Exact CIR simulation via noncentral chi‑square
import numpy as np
from numpy.random import default_rng
try:
from scipy.stats import ncx2
have_scipy = True
except Exception:
have_scipy = False
T_y = 5.0
steps_per_year = 12
dt = 1.0/steps_per_year
T = int(T_y / dt)
N = 50_000
kappa = 1.2
theta = 0.03
sigma = 0.12
r0 = 0.02
gamma = 4 * kappa * theta / (sigma**2) # degrees of freedom ν
c = (sigma**2 * (1 - np.exp(-kappa*dt))) / (4*kappa)
r = np.full(N, r0)
acc = np.zeros(N)
rng = default_rng()
for _ in range(T):
if have_scipy:
lam = (4 * kappa * np.exp(-kappa*dt) * r) / (sigma**2 * (1 - np.exp(-kappa*dt)))
r = c * ncx2.rvs(df=gamma, nc=lam, size=N, random_state=rng)
else:
# Fallback: positivity‑preserving Milstein (approximate)
z = rng.standard_normal(N)
r = np.maximum(0.0, r + kappa*(theta - r)*dt + sigma*np.sqrt(np.maximum(r,0))*np.sqrt(dt)*z \
+ 0.25*sigma**2*dt*(z**2 - 1))
acc += r * dt
DF = np.exp(-acc)
price_mc = DF.mean()
print({'cir_mc_ZCB_price': float(price_mc)})
Tips:
- Ensure Feller: 2κθ ≥ σ² for strict positivity. If violated, exact sampler still works; EM can misbehave.
- Use variance reduction (antithetic variates, control variates with analytical bond price) to cut Monte Carlo noise.
Correlated two‑factor Vasicek (sketch)
import numpy as np
dt = 1/12
T = 120
N = 100_000
kap = np.array([0.8, 1.1])
th = np.array([0.02, 0.015])
sig = np.array([0.010, 0.008])
rho = 0.5
Corr = np.array([[1.0, rho],[rho,1.0]])
L = np.linalg.cholesky(Corr)
exp_kdt = np.exp(-kap*dt)
var_coef = (sig**2) * (1 - np.exp(-2*kap*dt)) / (2*kap)
r = np.full((2,N), [0.03, 0.02])
acc = np.zeros((2,N))
for _ in range(T):
u = np.random.normal(size=(2,N))
Z = L @ u
for i in (0,1):
r[i] = th[i] + (r[i] - th[i]) * np.exp(-kap[i]*dt) + np.sqrt(var_coef[i]) * Z[i]
acc[i] += r[i]*dt
short_rate = r[0] + r[1] # example combination
Convergence and accuracy
- Check stability: reduce $\Delta t$ until results (e.g., ZCB price) stop changing materially.
- Use exact transitions where possible; otherwise prefer Milstein over EM for diffusions with state‑dependent vol.
- Track strong vs weak error based on your goal (path accuracy vs distribution accuracy).
Calibration notes
- Vasicek/Hull–White: fit $\kappa, \theta, \sigma$ (and $a(t), b(t)$) to match historical vol/mean and today’s curve.
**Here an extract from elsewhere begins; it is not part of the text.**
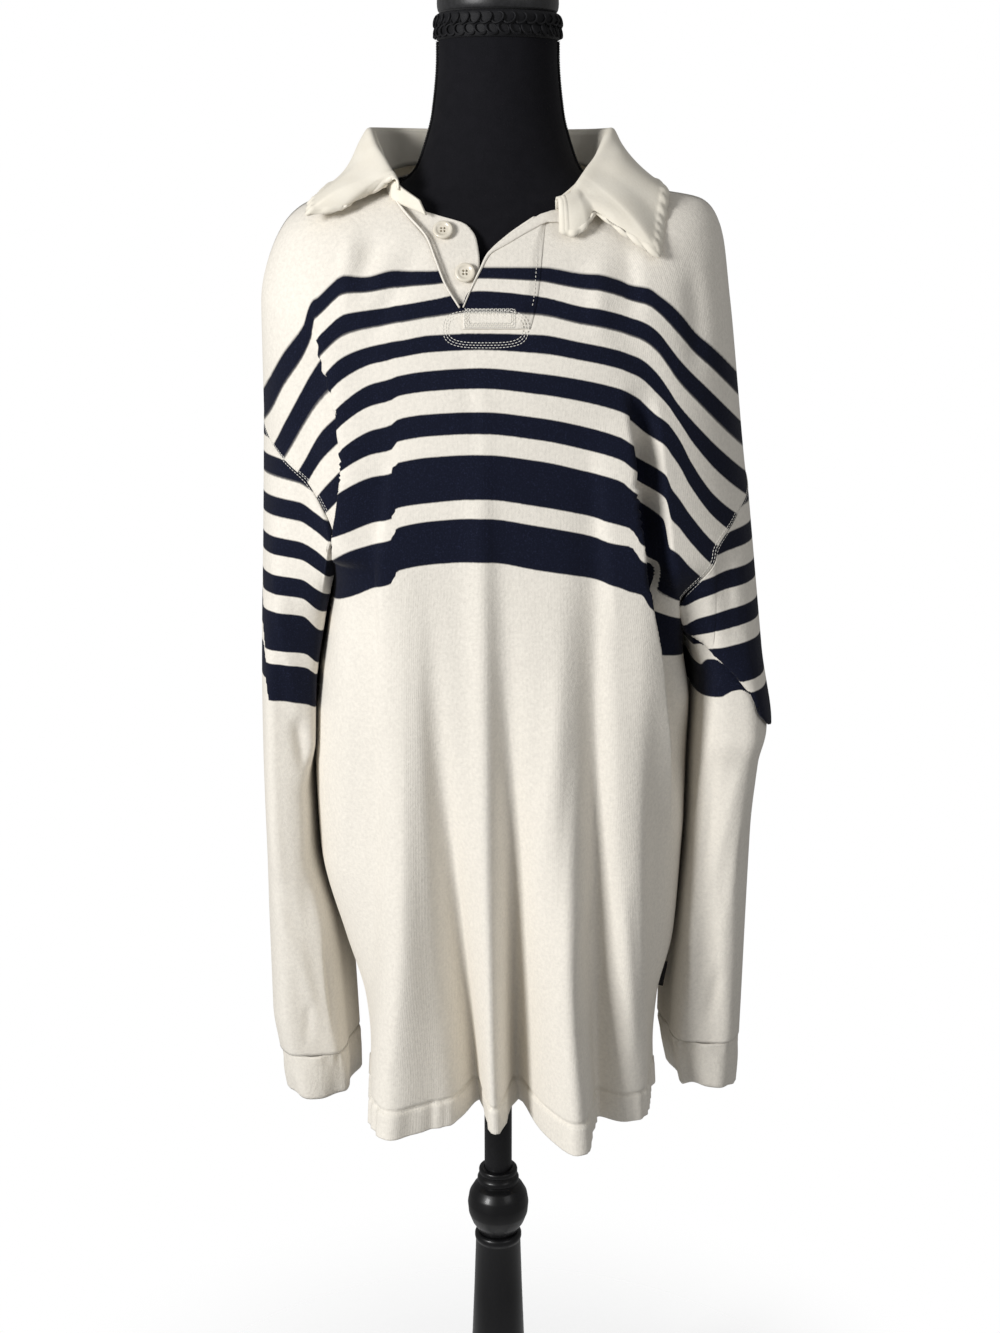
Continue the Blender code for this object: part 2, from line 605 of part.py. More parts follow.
def band_grid(table, rows, columns, lift):
    """A band's points: the front's own, moved out by lift."""
    heights = [row.z for row in table]
    grid, normals = [], {}
    for r in range(rows + 1):
        z = mix(heights[0], heights[-1], r / rows)
        start, end = read(table, "z", "start", z), read(table, "z", "end", z)
        line = []
        for c in range(columns + 1):
            point, normal = front_surface(mix(start, end, c / columns), z)
            point = point + normal * lift
            normals[key(point)] = normal
            line.append(point)
        grid.append(line)
    return grid, normals


def collar_grid(stations, sections, line_of):
    """Rows of points along the collar; line_of gives a station's points from inside to out."""
    lines = [line_of(row) for row in stations]
    count = len(lines)
    grid = []
    for i in range(sections + 1):
        place = i / sections * (count - 1)
        grid.append([
            Vector([
                monotone(list(range(count)), [line[j][axis] for line in lines], place)
                for axis in range(3)
            ])
            for j in range(len(lines[0]))
        ])
    return grid


def stand_line(row):
    """The collar stand at a station, from its foot to the roll line."""
    foot, roll = Vector(row.foot), Vector(row.roll)
    return [foot, foot.lerp(roll, 0.5), roll]


def leaf_line(row):
    """The collar's leaf at a station: over the roll line and down to its edge."""
    roll, edge = Vector(row.roll), Vector(row.edge)
    out = (edge - roll) * Vector((1, 1, 0))
    start = roll + out.normalized() * 0.0028 + Vector((0, 0, 0.0016))
    lift = Vector((0, 0, 0.010)) + out * 0.10
    crown = start.lerp(edge, 0.40) + lift
    return [(1 - t) ** 2 * start + 2 * t * (1 - t) * crown + t * t * edge for t in (0, 0.25, 0.5, 0.75, 1)]


# ---------------------------------------------------------------- the form and its stand

def form_mesh():
    """The form's neck and torso: rings from the top of the neck to its lower edge."""
    points, faces = [], []
    for row in FORM:
        for i in range(FORM_SEGMENTS):
            angle = 2 * math.pi * i / FORM_SEGMENTS
            depth = row.back if math.sin(angle) > 0 else row.front
            points.append((row.side * math.cos(angle), depth * math.sin(angle), row.z))
    for r in range(len(FORM) - 1):
        for i in range(FORM_SEGMENTS):
            a, b = r * FORM_SEGMENTS + i, r * FORM_SEGMENTS + (i + 1) % FORM_SEGMENTS
            faces.append((b, a, a + FORM_SEGMENTS, b + FORM_SEGMENTS))
    faces.append(tuple(range(FORM_SEGMENTS)))
    faces.append(tuple(reversed(range(len(points) - FORM_SEGMENTS, len(points)))))
    return mesh_of("form_torso", points, faces)


def add_leg(number, material, parts, origin):
    """One curved leg: its outline as a flat curve, given its thickness and rounded edges."""
    reaches = [mix(LEG[0].reach, LEG_REACH, i / LEG_STEPS) for i in range(LEG_STEPS + 1)]
    z = [read(LEG, "reach", "z", reach) for reach in reaches]
    half = [read(LEG, "reach", "half", reach) for reach in reaches]
    outline = [(reach, a + b) for reach, a, b in zip(reaches, z, half)]
    foot = LEG_REACH - FOOT_FLAT
    under = [0 if reach > foot else a - b for reach, a, b in zip(reaches, z, half)]
    outline += list(zip(reaches, under))[::-1]
    curve = bpy.data.curves.new(f"leg_{number}", "CURVE")
    curve.dimensions = "2D"
    curve.fill_mode = "BOTH"
    curve.extrude = LEG_THICKNESS / 2
    spline = curve.splines.new("POLY")
    spline.points.add(len(outline) - 1)
    for point, (reach, height) in zip(spline.points, outline):
        point.co = (reach, height, 0, 1)
    spline.use_cyclic_u = True
    made = add_object(f"leg_{number}", curve, material, parts, origin)
    made.rotation_euler = (math.pi / 2, 0, math.radians(90 + 360 / LEG_COUNT * (number - 1)))
    weld = made.modifiers.new("Weld", "WELD")
    weld.merge_threshold = 0.0001
    bevel = made.modifiers.new("Rounded edges", "BEVEL")
    bevel.width, bevel.segments, bevel.limit_method = 0.003, 1, "ANGLE"
    bevel.angle_limit = math.radians(60)
    return made


# ---------------------------------------------------------------- assembly

def add_band(name, table, lift, material, parts, origin):
    """A band of the neck opening, laid on the front's outer side."""
    grid, normals = band_grid(table, BAND_ROWS, BAND_COLUMNS, lift)
    cloth(name, Panel(grid, False, -1), normals, BAND_WALL, material, parts, origin, 0)


def add_button(name, x, z, material, parts, origin):
    """A dished button lying on the button band."""
    place, normal = front_surface(x, z)
    radius, half = BUTTON_RADIUS, BUTTON_THICKNESS / 2
    profile = (
        (radius * 0.60, half * 0.55), (radius * 0.72, half), (radius * 0.90, half),
        (radius, half * 0.30), (radius * 0.97, -half * 0.60), (radius * 0.80, -half),
    )
    made = turned(name, profile, material, parts, origin)
    made.location = place + normal * (BUTTON_LIFT + half)
    made.rotation_euler = normal.to_track_quat("Z", "Y").to_euler()


def build_shirt(parts, origin):
    jersey = finish("cream jersey", (0.86, 0.80, 0.70), 0.85)
    rib = finish("cream cuff jersey", (0.84, 0.79, 0.69), 0.85)
    twill = finish("cream twill", (0.78, 0.74, 0.63), 0.75)
    pearl = finish("cream button", (0.85, 0.81, 0.72), 0.3)
    tape = finish("black woven tape", (0.015, 0.015, 0.017), 0.7)

    front, back = panel_grid(-1, COLUMNS_PER_HALF), panel_grid(1, BACK_COLUMNS_PER_HALF)
    panels = {"shirt_front": Panel(front, False, -1), "shirt_back": Panel(back, False, 1)}
    cuffs = {}
    for side, name, sleeve, cuff in (
        (-1, "right", RIGHT_SLEEVE, RIGHT_CUFF), (1, "left", LEFT_SLEEVE, LEFT_CUFF)
    ):
        loop = armhole_loop(front, back, side)
        panels[f"sleeve_{name}"] = Panel(sleeve_grid(sleeve, side, loop), True, side)
        cuffs[f"cuff_{name}"] = Panel(cuff_grid(cuff, side), True, side)
    normals = shared_normals(panels.values())
    for name, panel in panels.items():
        cloth(name, panel, normals, WALL, jersey, parts, origin)
    for name, panel in cuffs.items():
        cloth(name, panel, shared_normals([panel]), FIRM_WALL, rib, parts, origin)

    stand = Panel(collar_grid(COLLAR, STAND_SECTIONS, stand_line), False, 1)
    leaf = Panel(collar_grid(COLLAR[1:-1], LEAF_SECTIONS, leaf_line), False, 1)
    for name, panel, wall in (("collar_stand", stand, FIRM_WALL), ("collar_leaf", leaf, LEAF_WALL)):
        cloth(name, panel, shared_normals([panel]), wall, twill, parts, origin)
    add_band("placket_button_band", BUTTON_BAND, -WALL - 3 * GAP, jersey, parts, origin)
    add_band("placket_top_band", TOP_BAND, BAND_WALL + GAP, jersey, parts, origin)
    for name, x, z in BUTTONS:
        add_button(name, x, z, pearl, parts, origin)
    add_side_label(tape, parts, origin)


def add_side_label(material, parts, origin):
    """A plain folded tab that stands out of the left side seam."""
    edge, z = level_value("left", LABEL_LEVEL), level_value("left_z", LABEL_LEVEL)
    lean = (level_value("left", LABEL_LEVEL - 0.2) - level_value("left", LABEL_LEVEL + 0.2)) / (
        level_value("left_z", LABEL_LEVEL - 0.2) - level_value("left_z", LABEL_LEVEL + 0.2)
    )
    mesh = bpy.data.meshes.new("label_side")
    shape = bmesh.new()
    bmesh.ops.create_cube(shape, size=1)
    bmesh.ops.scale(shape, vec=(LABEL_WIDTH, LABEL_THICKNESS, LABEL_HEIGHT), verts=shape.verts)
    shape.to_mesh(mesh)
    shape.free()
    made = add_object("label_side", mesh, material, parts, origin)
    made.location = (edge + LABEL_WIDTH / 2 + 0.0016, 0, z)
    made.rotation_euler.y = math.atan(lean)


def build_form(parts, origin):
    felt = finish("black jersey of the form", (0.012, 0.012, 0.014), 0.8)
    braid = finish("black braid", (0.010, 0.010, 0.011), 0.6)
    lacquer = finish("black lacquer", (0.008, 0.008, 0.009), 0.25)
    add_object("form_torso", form_mesh(), felt, parts, origin).data.shade_smooth()
    turned("neck_cap", NECK_CAP, lacquer, parts, origin)
    turned("neck_braid", NECK_BRAID, braid, parts, origin, FORM[0].side + 0.0007)
    height = FORM[-1].z - GAP - POLE_FOOT
    pole = ((POLE_RADIUS, POLE_FOOT + height), (POLE_RADIUS, POLE_FOOT))
    turned("pole", pole, lacquer, parts, origin)


def build_stand(parts, origin):
    lacquer = finish("black painted wood", (0.008, 0.008, 0.009), 0.3)
    turned("knob", KNOB, lacquer, parts, origin, BORE_RADIUS)
    turned("column", COLUMN, lacquer, parts, origin, BORE_RADIUS)
    for number in range(1, LEG_COUNT + 1):
        add_leg(number, lacquer, parts, origin)


def main():
    for old in list(bpy.data.objects):
        bpy.data.objects.remove(old, do_unlink=True)
    parts = bpy.data.collections.new("rugby_shirt_on_dress_form")
    bpy.context.scene.collection.children.link(parts)
    origin = bpy.data.objects.new("pole_axis", None)
    origin.location = (POLE_X, POLE_Y, 0)
    parts.objects.link(origin)
    build_shirt(parts, origin)
    build_form(parts, origin)
    build_stand(parts, origin)


main()
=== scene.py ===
"""A rugby shirt on a limbless dress form, which slides on a turned tripod stand.

Metres, +Z up. The form faces -Y and +X is the wearer's left. All tables are measured from the
pole's axis, and mm() and listed() turn their millimetres into metres. POLE_Y puts that axis in its
place under the whole object.
"""
import logging
import math
from contextlib import contextmanager
from dataclasses import dataclass, field, fields
from enum import Enum
from typing import Callable, Iterable, Iterator, NamedTuple, Sequence

import bpy
import numpy as np
from mathutils import Matrix, Vector


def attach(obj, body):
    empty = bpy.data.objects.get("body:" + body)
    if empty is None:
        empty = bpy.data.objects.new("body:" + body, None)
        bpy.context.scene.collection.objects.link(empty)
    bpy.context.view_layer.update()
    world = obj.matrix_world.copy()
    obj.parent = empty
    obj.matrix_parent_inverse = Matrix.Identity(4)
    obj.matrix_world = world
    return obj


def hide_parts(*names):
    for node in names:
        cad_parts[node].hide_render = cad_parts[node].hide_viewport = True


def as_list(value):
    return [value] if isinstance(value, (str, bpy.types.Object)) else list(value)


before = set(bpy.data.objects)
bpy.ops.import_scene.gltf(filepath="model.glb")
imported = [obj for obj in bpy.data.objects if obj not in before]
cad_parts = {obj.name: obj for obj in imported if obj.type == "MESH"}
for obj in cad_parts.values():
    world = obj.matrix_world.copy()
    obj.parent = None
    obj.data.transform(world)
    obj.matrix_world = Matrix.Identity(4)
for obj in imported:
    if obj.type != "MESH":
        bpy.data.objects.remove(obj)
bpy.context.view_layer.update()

POLE_Y = -0.061
ARM_MIDDLE = 0.19  # how far out the middle of either arm hangs
SEAM_GAP = 0.00025  # how far each edge of a sheet is drawn in from its seam
HALVINGS = 26  # halvings of a range when a place on the cloth is looked for
LOG = logging.getLogger("rugby_shirt")
Array = np.ndarray
Finish, Piece, Mesh = bpy.types.Material, bpy.types.Object, bpy.types.Mesh
Triple = tuple[float, float, float]


class Body(Enum):
    """The two bodies that the pieces ride on."""

    STAND = "stand"
    FORM = "form"


class Side(Enum):
    """The wearer's right and left, as the sign of x."""

    RIGHT = -1
    LEFT = 1


class Facing(Enum):
    """The front and the back of the shirt, as the sign of y."""

    FRONT = -1
    BACK = 1


# ---- small maths

def mm(*sizes: float) -> tuple[float, ...]:
    """Sizes in millimetres as metres."""
    return tuple(round(size / 1000, 7) for size in sizes)


def listed(kind: type, *table: tuple[float, ...]) -> tuple:
    """A table in millimetres, whose columns are the kind's names, as records in metres."""
    return tuple(kind(*mm(*row)) for row in table)


def mix(a: Array | float, b: Array | float, t: Array | float) -> Array | float:
    """The value t of the way from a to b."""
    return a + (b - a) * t


def ease(low: float, high: float, value: Array | float) -> Array | float:
    """A soft step from 0 at low to 1 at high."""
    t = np.clip((value - low) / (high - low), 0, 1)
    return t * t * (3 - 2 * t)


def unit(vectors: Array) -> Array:
    """The vectors, each of length 1."""
    return vectors / np.maximum(np.linalg.norm(vectors, axis=-1, keepdims=True), 1e-12)


def bell(away: Array, width: float | Array) -> Array:
    """A bell curve: 1 at 0, and about a third where away is the width."""
    return np.exp(-((away / width) ** 2))


def power(base: Array, exponent: float) -> Array:
    """base to a power, with its sign kept."""
    return np.sign(base) * np.abs(base) ** exponent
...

Hull–White matches the initial term structure by construction.
- CIR: calibrate to caps/floors or the term structure of vol; respect positivity constraints.
Extensions
- Time‑dependent parameters (Hull–White): implement exact OU with time‑varying drift using integrating factors, or keep small Δt and EM.
- HJM/LMM for forward‑rate dynamics; Sobol sequences for quasi‑MC; American exercise (Longstaff–Schwartz) with short‑rate paths.
This provides a practical toolkit to simulate interest rates with SDEs and apply them in Monte Carlo valuation and risk.
Historical reconstruction for knowledge retention & reference; not investment advice.